Should I move?
I know that it's a bit early to be planning, but I'm big on planning. I want to move to a big city and go to a great university (I plan to pursue a Political Science degree) but I'm also terrified because I've always lived in a small town in Michigan with the same friends and my parents. I've never left or been exposed to anything else. My best friends are my life and my rocks; I don't know how I could possibly leave them. I have considered moving with them, but both of my best friends have disabilities that prevent them from being able to get jobs right now, which means that they more than likely won't be able to save money. And since neither of them want to move across the country except for me, it's unfair to ask them to. I really want this opportunity but I feel like it's selfish to take it.

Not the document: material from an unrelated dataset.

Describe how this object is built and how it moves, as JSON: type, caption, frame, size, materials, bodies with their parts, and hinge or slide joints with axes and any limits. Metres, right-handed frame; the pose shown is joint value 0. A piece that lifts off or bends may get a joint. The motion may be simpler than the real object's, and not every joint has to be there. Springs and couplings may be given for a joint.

My dad is a recovering alcoholic and me and him have just recently repaired our relationship. He's spent this last year being sick and in and out of he hospital, and the idea that I might not be there with him in the event that that happens again terrifies me because I love him too much not to be here if something happens. I know that he wants the best for me and wouldn't ask me to stay, but I know that he'd want me to. He loves me too much for me to leave him and I know that it would break his heart. I also know that every bird has to leave the nest eventually, and I'm more than prepared to do that. I've spent the last year buying stuff for my future apartment so that I'm prepared. I'm a smart girl. I've landed two internships in politics and have been offered more if I stay in-state for college. Should I walk away from those opportunities for some potential better ones? Am I being selfish? Am I overthinking this? Have you ever moved like this? What happened/what was it like? Pros and cons?
Any and all responses are appreciated. Thank you!